I don't know if other people agree with the above assessment (obviously very generalized), but in my view, it would seem that we would be better off not having a CR/D/F system in the first place. I understand that the option encourages exploration in other fields, but the reality is that many students end up dropping courses that are too advanced or demanding. If the students who stick with the course are either learning very little or working extremely hard just to stay afloat (that in the end, it turns out being just like other courses taken for a grade), then I don't see why we can't get rid of the CR/D/F system and graduate with 32 credits instead. If students only had four courses per semester, they would have more time to actually do their readings or review the material that they could gain much more from those courses.

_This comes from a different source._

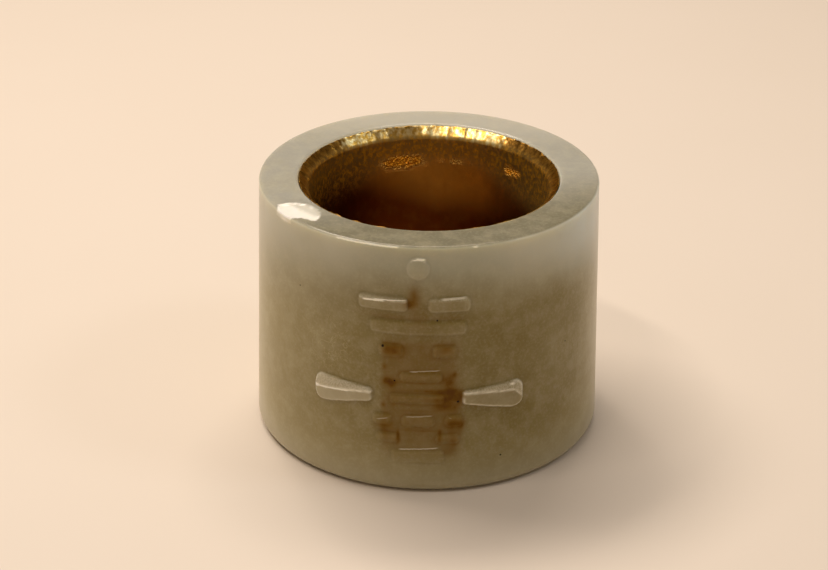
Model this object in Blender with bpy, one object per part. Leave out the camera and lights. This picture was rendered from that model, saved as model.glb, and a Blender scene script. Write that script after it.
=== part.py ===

Popular courses like ConLaw will continue to attract a large number of students (because they are interesting and rewarding), and with no need to squeeze in a fifth course, students will be able to devote more effort into the course to earn a decent grade. Of course, there are many amazing students at Yale who can manage five or six courses per semester and earn straight A's, and those people can continue to take more courses and will not be affected very much by the absence of the CR/D/F option.
'07 grad
None 4 years, 5 months ago
Well let's think about it. If we were actually able to see our grade before making the decision, we would definitely keep it if it were an A. If it were a C, we would definitely not keep it and accept credit. And if we got a B, we would rather it show up as B on our transcript instead of having employers think we got a C. So essentially, if this had gotten passed, all it would have done is make Credit/D/Fail worthless because if you fail or get a D it already shows up. People with C's would accept "credit". And people with an A or B would switch to their letter grade. I'm glad the administration is wise enough to see this.